Further molecular analysis was performed using NGS to conduct direct sequencing in order to detect random whole genome methylation from the tumour DNA. The methylation classification analysis of the CNS tumour sample identified the tumour as a meningioma at both the methylation class and methylation class family levels. The confidence score for this classification was 0.791, which was above the commonly used threshold of 0.2, indicating a reliable prediction. The Heidelberg classifier, validated in large cohorts, demonstrates a sensitivity of 92-95% and specificity of 90-93% for meningioma classification in untreated cases (22-24), although its performance in irradiated tumours remains less well studied. In this context, the 0.791 score suggests reliable discrimination despite post-treatment complexity. This results suggested that the epigenetic profile of the tumour was most consistent with meningioma when compared to the reference profiles of CNS tumours. Additionally, the classification was supported by the absence of strong signals for other CNS tumour entities among the top five categories, which included high-grade neuroepithelial tumours, atypical teratoid/rhabdoid tumours, and various gliomas (Fig. 4A).
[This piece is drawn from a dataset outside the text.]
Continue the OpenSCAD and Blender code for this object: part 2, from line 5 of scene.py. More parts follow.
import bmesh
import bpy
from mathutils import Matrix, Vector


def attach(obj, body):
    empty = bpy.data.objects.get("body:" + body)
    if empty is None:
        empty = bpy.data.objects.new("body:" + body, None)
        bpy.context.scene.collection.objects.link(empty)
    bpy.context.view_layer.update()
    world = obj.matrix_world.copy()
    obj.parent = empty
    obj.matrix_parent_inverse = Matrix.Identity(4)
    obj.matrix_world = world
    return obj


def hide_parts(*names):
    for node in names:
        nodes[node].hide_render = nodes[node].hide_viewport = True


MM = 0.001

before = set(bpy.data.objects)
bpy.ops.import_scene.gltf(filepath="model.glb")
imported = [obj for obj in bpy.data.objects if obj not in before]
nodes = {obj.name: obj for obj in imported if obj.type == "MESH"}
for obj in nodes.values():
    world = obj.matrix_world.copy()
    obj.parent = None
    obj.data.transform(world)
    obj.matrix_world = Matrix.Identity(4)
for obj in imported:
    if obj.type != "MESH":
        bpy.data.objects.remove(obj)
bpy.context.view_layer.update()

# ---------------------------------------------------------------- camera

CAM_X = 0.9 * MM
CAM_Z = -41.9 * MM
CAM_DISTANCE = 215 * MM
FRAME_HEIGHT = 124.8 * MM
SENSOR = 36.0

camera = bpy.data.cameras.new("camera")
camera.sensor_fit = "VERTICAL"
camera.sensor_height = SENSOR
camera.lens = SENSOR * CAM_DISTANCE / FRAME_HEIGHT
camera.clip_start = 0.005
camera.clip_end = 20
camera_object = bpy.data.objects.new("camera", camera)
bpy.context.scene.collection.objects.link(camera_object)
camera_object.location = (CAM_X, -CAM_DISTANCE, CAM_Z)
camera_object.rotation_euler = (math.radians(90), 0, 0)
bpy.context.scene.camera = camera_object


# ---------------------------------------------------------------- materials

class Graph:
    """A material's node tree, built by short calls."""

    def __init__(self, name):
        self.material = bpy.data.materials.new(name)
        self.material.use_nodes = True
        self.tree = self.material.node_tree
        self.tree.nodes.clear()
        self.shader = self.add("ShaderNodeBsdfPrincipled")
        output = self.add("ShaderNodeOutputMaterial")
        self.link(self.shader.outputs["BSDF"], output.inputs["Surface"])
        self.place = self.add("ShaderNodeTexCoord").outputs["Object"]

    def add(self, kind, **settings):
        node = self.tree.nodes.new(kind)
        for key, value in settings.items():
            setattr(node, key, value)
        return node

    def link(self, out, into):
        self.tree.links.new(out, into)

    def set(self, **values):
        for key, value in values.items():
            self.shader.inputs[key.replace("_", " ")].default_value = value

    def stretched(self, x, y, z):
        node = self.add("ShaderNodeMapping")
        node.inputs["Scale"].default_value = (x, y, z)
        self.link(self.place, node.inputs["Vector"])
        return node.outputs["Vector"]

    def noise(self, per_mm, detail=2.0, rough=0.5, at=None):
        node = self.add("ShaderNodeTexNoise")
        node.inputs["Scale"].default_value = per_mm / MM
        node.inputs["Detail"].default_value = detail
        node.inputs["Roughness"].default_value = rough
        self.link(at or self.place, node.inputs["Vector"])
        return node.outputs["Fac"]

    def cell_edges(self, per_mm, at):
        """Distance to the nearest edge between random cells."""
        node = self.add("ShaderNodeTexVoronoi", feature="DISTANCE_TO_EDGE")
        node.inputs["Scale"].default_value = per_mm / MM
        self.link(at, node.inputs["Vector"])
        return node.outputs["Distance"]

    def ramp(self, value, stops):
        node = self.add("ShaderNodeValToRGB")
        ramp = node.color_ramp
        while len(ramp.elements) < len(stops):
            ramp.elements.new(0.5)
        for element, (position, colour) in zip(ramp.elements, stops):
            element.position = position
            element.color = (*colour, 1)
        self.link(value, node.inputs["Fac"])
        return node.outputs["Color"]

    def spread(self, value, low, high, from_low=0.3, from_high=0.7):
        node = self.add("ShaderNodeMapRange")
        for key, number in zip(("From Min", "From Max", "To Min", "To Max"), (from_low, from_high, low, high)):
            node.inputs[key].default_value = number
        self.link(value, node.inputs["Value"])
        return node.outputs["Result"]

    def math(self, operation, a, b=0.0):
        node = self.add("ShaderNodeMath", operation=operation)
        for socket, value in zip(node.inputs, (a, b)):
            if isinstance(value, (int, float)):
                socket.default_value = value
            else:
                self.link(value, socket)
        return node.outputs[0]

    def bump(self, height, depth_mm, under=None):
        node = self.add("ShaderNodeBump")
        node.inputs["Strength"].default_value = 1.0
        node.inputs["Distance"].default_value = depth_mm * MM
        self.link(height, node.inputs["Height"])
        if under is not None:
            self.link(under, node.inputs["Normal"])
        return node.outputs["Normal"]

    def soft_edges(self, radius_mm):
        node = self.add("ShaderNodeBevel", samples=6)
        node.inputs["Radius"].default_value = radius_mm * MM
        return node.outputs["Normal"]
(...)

The copy number variation (CNV) profile, shown in Fig. 4B, was generated based on low-coverage whole genome sequencing data. Due to the low coverage, the resolution of the CNV analysis may be limited, and fine-scale alterations could be missed. Nonetheless, it provided an overview of the broader chromosomal changes present in the tumour specimen. Overall, the CNV plot revealed regions with potential copy number gains (positive log2 values represented by red bars) and losses (negative log2 values represented by blue bars) across multiple chromosomes. The copy number profile showed relative stability across most chromosomes, with the majority of regions falling within the-0.5 to 0.5 range on the y-axis, indicating no major large-scale chromosomal gains or losses.
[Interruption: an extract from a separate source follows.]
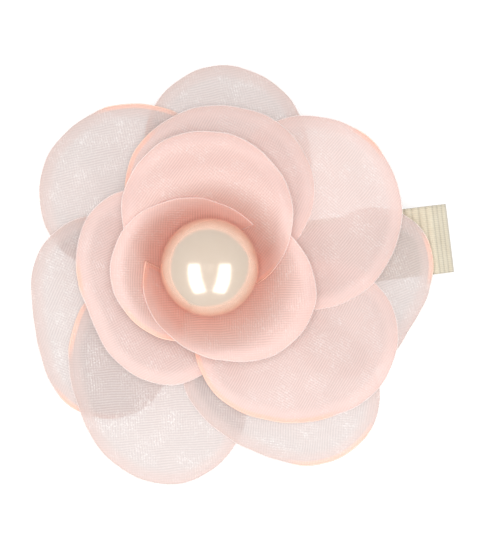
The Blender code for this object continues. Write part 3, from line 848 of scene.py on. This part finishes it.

Chromosome 5 and 6 exhibited large segments of copy number loss, indicating possible deletions. A slight gain was visible on the q arm of chromosome 1, extending approximately from the middle to the end of the chromosome. The 1q gain observed in the copy number profile was consistent with the classification of a meningioma, as gain of 1q is a known recurrent alteration in certain meningioma subtypes (25). Chromosome 22 had a noticeable deletion, which was consistent with known chromosomal patterns in meningiomas (26,27). Despite the lower resolution of this analysis, these broad CNV changes provide valuable insights into the overall genomic landscape of the tumour and could serve as a preliminary indicator for further validation using higher-coverage sequencing methods.
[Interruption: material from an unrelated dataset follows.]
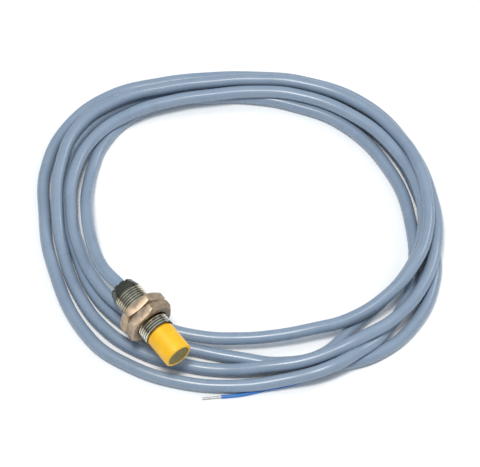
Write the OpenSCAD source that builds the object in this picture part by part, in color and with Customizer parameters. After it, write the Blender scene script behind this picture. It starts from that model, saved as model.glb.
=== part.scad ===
// Inductive proximity sensor in a short threaded metal barrel, with its cable wound in a loose flat coil.
// Origin: centre of the sensing face. +X points out of that face along the barrel, +Z is up from the table.

/* [Barrel] */
// Outside diameter of the thread
thread_d = 12; // [11.5:0.1:16]
// Length of the metal barrel
barrel_len = 20.3; // [19.5:0.1:40]
// Wall of the barrel, measured under the outside diameter of its thread
barrel_wall = 1; // [0.8:0.1:1.2]
// Bare thread between the cap and the front nut
front_thread = 5; // [3:0.5:7]
// Width of the relief groove at the middle of the thread
relief_w = 1; // [0.6:0.1:1.5]
// Depth of the relief groove
relief_depth = 0.35; // [0.2:0.05:0.6]
// Chamfer on the two ends of the barrel
barrel_chamfer = 0.3; // [0.1:0.05:0.4]

/* [Nuts] */
// Width across the flats of a nut
nut_af = 17; // [16:0.5:19]
// Thickness of a nut
nut_thick = 4; // [3:0.5:5]
// Gap between the two nuts where they rest against each other
nut_gap = 0.1; // [0.05:0.05:0.5]
// How far the rear nut is turned against the front nut
nut_turn = -7; // [-30:1:30]
// Turn of the front nut about the barrel
nut_lean = 54; // [0:1:60]
// Height of the chamfer on a nut's corners
nut_chamfer = 0.8; // [0.2:0.05:0.9]

/* [Sensing cap] */
// Step from the barrel's outside down to the plastic cap
cap_step = 0.5; // [0.3:0.1:0.8]
// Length of the cap in front of the barrel
cap_len = 11.5; // [10:0.5:18]
// Length of the cap's spigot inside the barrel
cap_spigot = 3; // [2.5:0.5:4]
// Thickness of the sensing face
face_t = 0.8; // [0.6:0.1:1.2]
// Wall of the cap
cap_wall = 0.7; // [0.65:0.05:0.8]
// Radius on the front edge of the cap
cap_round = 0.5; // [0.2:0.1:0.8]
// Width of the rim around the sensing face
cap_rim = 0.6; // [0.4:0.1:0.9]
// Thickness of the cord of the seal ring
seal_cord = 0.5; // [0.4:0.02:0.5]

/* [Sensing coil] */
// Height of the ferrite core
core_h = 3.6; // [3:0.1:4.5]
// Diameter of the core's centre post
post_d = 3.6; // [3:0.1:4]
// Wall of the core around the winding
core_wall = 0.7; // [0.5:0.1:0.9]
// Depth of the core's annular pocket
pocket_depth = 2.5; // [2:0.1:2.8]
// Thickness of a bobbin flange
flange_t = 0.3; // [0.2:0.05:0.4]
// Thickness of the holder behind the core
holder_t = 2; // [1.6:0.1:3]

/* [Circuit board] */
// Thickness of the board
board_t = 0.8; // [0.6:0.1:1]
// Width of the board
board_w = 7.6; // [7:0.1:7.8]
// Space for the leads between the board and the cable's jacket
wiring_space = 3.5; // [3:0.1:5]

/* [Rear end] */
// Step from the barrel's outside down to the plastic end ring
ring_step = 0.3; // [0.1:0.1:0.5]
// Length of the end ring behind the barrel
ring_len = 4; // [3.5:0.5:6]
// Length of the end ring's straight part, before it tapers
ring_straight = 0.8; // [0.4:0.1:1.2]
// Diameter of the end ring at its rear edge
rim_d = 9.2; // [9:0.1:9.8]
// Length of the end ring's spigot inside the barrel
ring_spigot = 3; // [2.5:0.5:4]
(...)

The dimensionality reduction plot further corroborated this classification by visually clustering the sample close to the meningioma reference group, distinct from other tumour classes such as glioblastomas or embryonal tumours (Fig. 4C). This visualization tool, while only qualitative, reinforces the classification outcome by showing that the methylation pattern of the sample overlaps predominantly with meningioma profiles. Given the relatively high number of CpG sites used in the classification (11,653 sites), the prediction was considered robust, as it comprehensively covered relevant loci for distinguishing CNS tumour types. A final diagnosis was obtained following multidisciplinary assessment of all available data, and considered this entity to be a meningioma. Compared with IHC, which required 5-10 days and yielded inconclusive results, methylation profiling provided a definitive diagnosis in 4-7 days (from DNA extraction to classification), with an estimated accuracy of >90% based on classifier benchmarks (21,23,24). This quantitative advantage highlights the superiority of methylation profiling in both speed and diagnostic precision, particularly in complex cases.